There’s only one thing you have complete control over when you start a company. Only one. Everything else, to some degree or other, is out of your control.
What is this one thing that’s in your control? It’s your cash.
As I said at the beginning, everything else isn’t completely in your control. Let me give you an example.
The first product we introduced was designed by my cofounder and VP Engineering Jeroen. The product had minimal risk of failing. In fact, Jeroen’s track record was 100% “first silicon” success.
I still remember the cold December day when the wafers for that first product were delivered. Jeroen and I excitedly, like two kids, went to our lab to evaluate the product.
“That’s funny,” Jeroen said after looking at the waveforms on the oscilloscope. He then said, “Something’s not working.”
“It’s probably just not wired up right,” I said. I was going by my experience that in all likelihood the setup was just wrong.
Jeroen looked at the wiring and confirmed that everything was wired properly. Then he said, “This may take some time to figure out what’s wrong. I’ll let you know.”
A couple hours later Jeroen came into my office. He said, “I think the fab did something wrong. The part is working if you look closely, but the voltages are being clipped. Let me show you.”
We walked over to the lab. Jeroen showed me the waveforms. He was right. We agreed that he would gather whatever information he needed and we would talk to our external fabrication facility.
It took about two weeks, but the fab confirmed that they had inadvertently inverted a mask layer, causing the output to appear like a short. The fab we were using was one of the most respected, high quality facilities in the world, yet they screwed up.
Instead of launching our first product in January, we ended up launching the product in April. The delay cost us three months.
You need a financial plan however crude it might be.

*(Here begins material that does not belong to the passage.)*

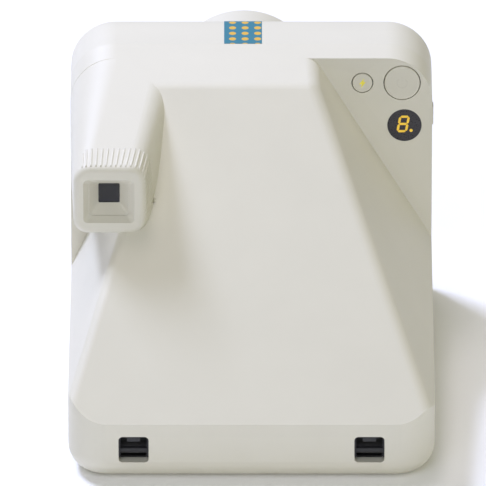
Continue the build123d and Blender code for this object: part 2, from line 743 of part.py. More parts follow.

Fortunately, we had a financial plan for our company. We could see what the delay was going to do to our cash flow.
I had built a model of how revenue would ramp month by month for each product we were planning on introducing. When I entered in the three month delay in our launch it rippled through our assumptions.
Not only did it delay revenue on this product by three months, but all of the follow on products would be delayed also. The good news was the fab did the rework for free, but we would never get the time back.
You can extend your runway by managing your headcount.
You need to look at the variables in your company. The biggest variable will be your revenue ramp.
It should be obvious that a delay in your revenue ramp will cause a reduction in your cash. Our runway on our initial funding was now reduced.
And that was assuming that revenue ramped on each product as we expected. What if revenue didn’t ramp as expected?
The chairman of our board of directors, Barry, said a few years later, “Most startups are horrible at predicting their revenue.” Barry was right.
We were way off on our revenue ramp assumptions. And, like most companies, we were too optimistic.
Our saving grace was we knew that revenue would be unpredictable. Our plan was to hire an initial group of engineers then hold hiring flat until we saw signs that revenue was starting to ramp.
We didn’t completely stop hiring because finding great engineers is tough. But we did raise our bar even higher. This helped keep our cash burn close to flat.
You Can Extend Your Cash By Cutting Your Salaries.
You may have to resort to drastic measures to get through the crisis. For example, to buy ourselves another 6 weeks of runway, I moved every employee to minimum wage.
The reduction in salaries gave us the time we needed to get three term sheets from investors.
You can extend your runway by getting a loan.
Tina, our controller, did an excellent job of modeling a worst case financial plan. Our revenue was growing, but we were trending more towards this worst case plan.
We still had over 18 months of cash left when Tina walking into my office and said, “I think we should get a loan now.”
Tina proceeded to walk me through the numbers of how a loan would extend our runway, so our revenue would be ramping before we raised our next round of funding. I agreed with Tina that now would be a good time to get a loan.
Because Tina acted before we actually needed a loan we had our choice of banks to work with. We choose Silicon Valley Bank because they are very startup friendly.
But you can’t understand what levers to pull unless you have a financial plan.
Developing a financial plan isn’t hard. There are tools out there like that can help you do this.
Once you have your plan completed, you’ll be able to see how to extend your runway, what levers to pull, and when you need to act.